**What you are asked to do:** Find and copy every line in the records that includes the string "Blender".

**Supplied data:**
== == ==

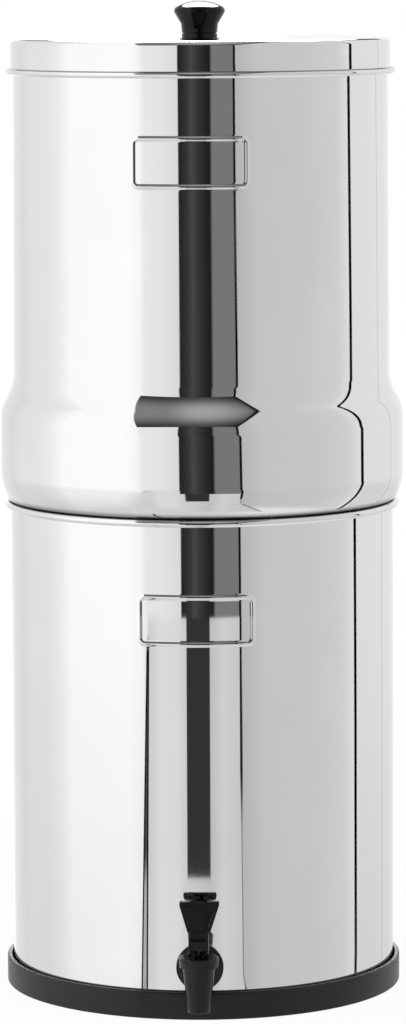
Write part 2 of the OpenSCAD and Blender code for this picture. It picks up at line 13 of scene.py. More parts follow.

== == ==

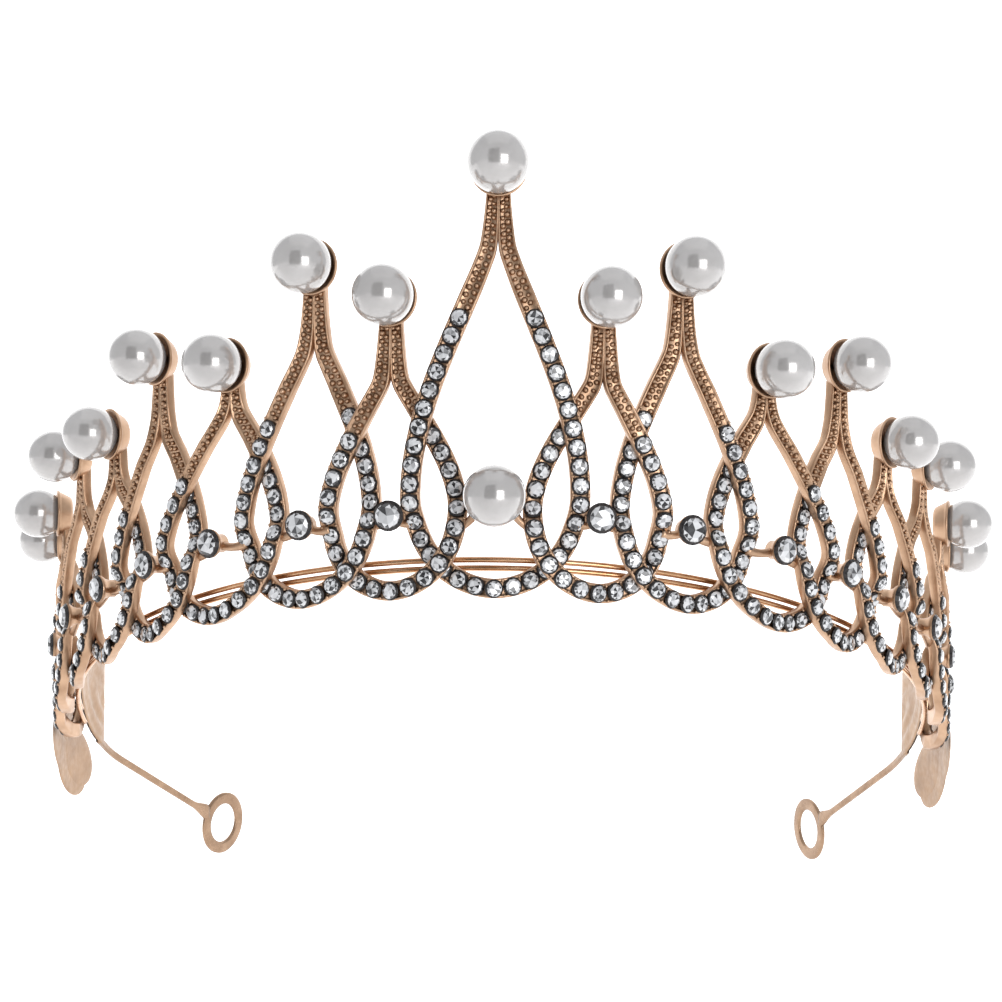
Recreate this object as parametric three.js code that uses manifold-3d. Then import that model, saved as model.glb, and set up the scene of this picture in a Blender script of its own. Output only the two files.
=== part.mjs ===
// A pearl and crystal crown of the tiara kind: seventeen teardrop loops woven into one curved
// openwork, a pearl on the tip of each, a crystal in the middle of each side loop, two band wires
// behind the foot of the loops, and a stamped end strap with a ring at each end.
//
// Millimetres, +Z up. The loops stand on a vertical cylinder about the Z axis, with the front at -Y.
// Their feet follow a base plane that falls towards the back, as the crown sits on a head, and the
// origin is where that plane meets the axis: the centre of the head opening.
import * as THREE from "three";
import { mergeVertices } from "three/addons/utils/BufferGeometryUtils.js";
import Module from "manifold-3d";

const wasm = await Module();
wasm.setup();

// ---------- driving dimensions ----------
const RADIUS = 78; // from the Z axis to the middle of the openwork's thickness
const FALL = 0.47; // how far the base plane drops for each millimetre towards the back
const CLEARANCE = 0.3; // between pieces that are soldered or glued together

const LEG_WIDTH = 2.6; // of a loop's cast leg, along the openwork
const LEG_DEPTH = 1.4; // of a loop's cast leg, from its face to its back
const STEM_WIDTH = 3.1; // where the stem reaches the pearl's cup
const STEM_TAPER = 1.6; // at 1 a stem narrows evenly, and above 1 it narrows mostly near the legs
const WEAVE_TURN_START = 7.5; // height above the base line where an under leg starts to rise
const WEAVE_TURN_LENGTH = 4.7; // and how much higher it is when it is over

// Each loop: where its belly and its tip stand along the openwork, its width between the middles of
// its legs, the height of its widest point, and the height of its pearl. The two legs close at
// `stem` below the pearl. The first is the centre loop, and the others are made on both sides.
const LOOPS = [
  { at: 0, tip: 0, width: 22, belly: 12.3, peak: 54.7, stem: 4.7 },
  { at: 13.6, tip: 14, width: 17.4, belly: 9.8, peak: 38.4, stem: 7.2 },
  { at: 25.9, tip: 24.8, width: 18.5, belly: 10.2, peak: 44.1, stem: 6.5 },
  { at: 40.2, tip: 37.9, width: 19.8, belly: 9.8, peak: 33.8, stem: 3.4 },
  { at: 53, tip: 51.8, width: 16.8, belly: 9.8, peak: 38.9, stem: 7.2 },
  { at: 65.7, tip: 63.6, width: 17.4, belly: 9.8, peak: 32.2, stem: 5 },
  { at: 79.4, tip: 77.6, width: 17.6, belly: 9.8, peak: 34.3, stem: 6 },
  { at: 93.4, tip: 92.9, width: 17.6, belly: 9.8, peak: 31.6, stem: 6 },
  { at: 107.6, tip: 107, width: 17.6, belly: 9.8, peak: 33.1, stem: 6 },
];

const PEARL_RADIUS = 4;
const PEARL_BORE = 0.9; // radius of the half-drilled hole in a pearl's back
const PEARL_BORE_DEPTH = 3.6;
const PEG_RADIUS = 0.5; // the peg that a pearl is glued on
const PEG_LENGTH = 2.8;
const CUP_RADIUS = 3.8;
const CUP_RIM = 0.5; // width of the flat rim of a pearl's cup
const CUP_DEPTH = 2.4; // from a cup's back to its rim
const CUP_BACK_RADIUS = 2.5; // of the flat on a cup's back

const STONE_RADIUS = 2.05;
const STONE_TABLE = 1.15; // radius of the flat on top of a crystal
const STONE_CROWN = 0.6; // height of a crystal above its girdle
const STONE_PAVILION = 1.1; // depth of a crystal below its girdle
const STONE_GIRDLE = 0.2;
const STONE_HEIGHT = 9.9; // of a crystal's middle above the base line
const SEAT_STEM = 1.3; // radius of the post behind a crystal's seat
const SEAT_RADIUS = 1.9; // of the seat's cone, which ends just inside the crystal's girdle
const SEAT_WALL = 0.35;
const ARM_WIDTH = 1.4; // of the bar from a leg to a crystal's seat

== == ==

**Answer to this exercise:**
Write part 2 of the OpenSCAD and Blender code for this picture. It picks up at line 13 of scene.py. More parts follow.
Recreate this object as parametric three.js code that uses manifold-3d. Then import that model, saved as model.glb, and set up the scene of this picture in a Blender script of its own. Output only the two files.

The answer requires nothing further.